▶ Material provided
□ □ □ □

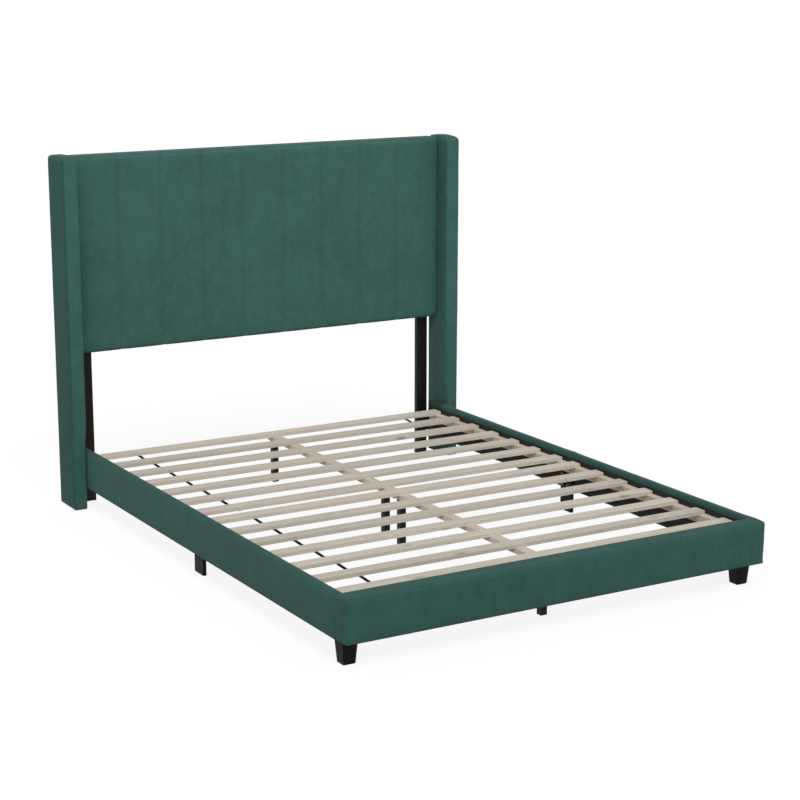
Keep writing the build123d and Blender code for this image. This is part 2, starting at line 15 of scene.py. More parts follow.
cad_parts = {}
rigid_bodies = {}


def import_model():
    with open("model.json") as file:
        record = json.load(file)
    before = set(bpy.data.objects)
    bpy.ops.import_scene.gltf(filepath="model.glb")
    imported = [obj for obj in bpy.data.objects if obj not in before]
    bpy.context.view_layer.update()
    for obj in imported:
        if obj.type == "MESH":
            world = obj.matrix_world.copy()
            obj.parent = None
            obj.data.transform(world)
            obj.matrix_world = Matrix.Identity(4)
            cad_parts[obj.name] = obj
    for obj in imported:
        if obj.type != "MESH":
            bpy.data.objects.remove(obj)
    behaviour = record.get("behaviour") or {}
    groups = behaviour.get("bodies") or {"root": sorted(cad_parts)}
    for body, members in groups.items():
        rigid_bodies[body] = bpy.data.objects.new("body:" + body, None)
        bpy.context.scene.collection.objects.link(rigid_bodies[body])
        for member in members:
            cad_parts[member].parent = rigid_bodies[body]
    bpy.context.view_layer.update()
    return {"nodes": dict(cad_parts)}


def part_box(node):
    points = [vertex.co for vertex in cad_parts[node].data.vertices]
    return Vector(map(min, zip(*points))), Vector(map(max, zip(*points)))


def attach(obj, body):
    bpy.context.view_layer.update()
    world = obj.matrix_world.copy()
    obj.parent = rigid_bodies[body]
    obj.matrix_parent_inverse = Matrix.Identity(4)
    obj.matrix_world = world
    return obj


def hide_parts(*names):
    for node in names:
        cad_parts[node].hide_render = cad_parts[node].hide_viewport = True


bl_info = {
    "name": "Wingback bed",
    "version": (1, 0, 0),
    "blender": (4, 5, 0),
    "location": "3D View > Sidebar > Bed",
    "description": "Dresses the frame of a velvet wingback bed with pads, linings and straps",
    "category": "Object",
}

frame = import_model()

ACROSS = 0
ALONG = 1
UPWARD = 2
SIDES = {"left": -1, "right": 1}
HALVES = ("foot", "head")
SLAT_NUMBERS = {"foot": range(1, 8), "head": range(8, 15)}

SIMULATED_FRAMES = 20
PAD_PRESSURE = 4.0
SOFT_ANGLE = math.radians(40)
SAME_PLACE = 0.0004
LINING_THICKNESS = 0.0008
STRAP_WIDTH = 0.013
STAPLE_LENGTH = 0.011
STAPLE_WIDTH = 0.0011
STAPLE_HEIGHT = 0.0006
STAPLE_INSET = 0.008
INNER_WOOD = (0.50, 0.36, 0.22)
INNER_PLYWOOD = (0.56, 0.42, 0.27)
WHITE = (1.0, 1.0, 1.0, 1.0)
SUN_FROM = (-0.30, -0.75, 1.0)
CAMERA_PLACE = (-3.4746, -5.9408, 2.0950)
CAMERA_TURN = (90 - 12.844, -0.027, -30.4965)
CAMERA_LENS = 88.38


# Settings that a user would change

class BedSizes(bpy.types.PropertyGroup):
    """Sizes of the upholstery"""

    channel_pitch: FloatProperty(
        name="Channel pitch", default=0.1754, unit="LENGTH",
        description="Distance between two seams of the headboard",
    )
    channel_seams: IntProperty(
        name="Channel seams", default=8, min=1,
        description="Number of seams sewn down the headboard",
    )
    seam_depth: FloatProperty(
        name="Seam depth", default=0.0042, unit="LENGTH",
        description="How far a channel seam pulls the velvet in",
    )
    seam_width: FloatProperty(
        name="Seam width", default=0.0080, unit="LENGTH",
        description="Width over which a channel seam pulls the velvet in",
    )
    panel_rounding: FloatProperty(
        name="Panel rounding", default=0.018, unit="LENGTH",
        description="Radius of the headboard's top front edge",
    )
    panel_corner: FloatProperty(
        name="Panel corner", default=0.022, unit="LENGTH",
        description="Radius of the headboard's lower corners, seen from the front",
    )
    wing_rounding: FloatProperty(
        name="Wing rounding", default=0.014, unit="LENGTH",
        description="Radius of the wings' top edges",
    )
    rail_rounding: FloatProperty(
        name="Rail rounding", default=0.010, unit="LENGTH",
        description="Radius of the side rails' top edges",
    )
    footboard_rounding: FloatProperty(
        name="Footboard rounding", default=0.018, unit="LENGTH",
        description="Radius of the footboard's top front edge",
    )
    swell: FloatProperty(
        name="Swell", default=0.0025, unit="LENGTH",
        description="How far the headboard's channels swell out between their seams",
    )
    wing_crown: FloatProperty(
        name="Wing crown", default=0.010, unit="LENGTH",
        description="How far the middle of a wing's top stands above its edges",
    )
    wing_swell: FloatProperty(
        name="Wing swell", default=0.009, unit="LENGTH",
        description="How far a wing's front edge swells inwards, past its part behind",
    )
    footboard_tuck: FloatProperty(
        name="Footboard tuck", default=0.004, unit="LENGTH",
        description="How far the footboard's ends draw in at the bottom, where it turns under",
    )
    strap_sag: FloatProperty(
        name="Strap sag", default=0.0022, unit="LENGTH",
        description="How far a strap hangs down between two slats",
    )
    staple_pitch: FloatProperty(
        name="Staple pitch", default=0.055, unit="LENGTH",
        description="Distance between two staples of a lining",
    )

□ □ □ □

▶ Stated goal
Return nothing but the lines running from the line with "obj.matrix_parent_inverse = Matrix.Identity(4)" through the line with "cad_parts[node].hide_render = cad_parts[node].hide_viewport", exactly as they appear.

▶ Exercise output
    obj.matrix_parent_inverse = Matrix.Identity(4)
    obj.matrix_world = world
    return obj


def hide_parts(*names):
    for node in names:
        cad_parts[node].hide_render = cad_parts[node].hide_viewport = True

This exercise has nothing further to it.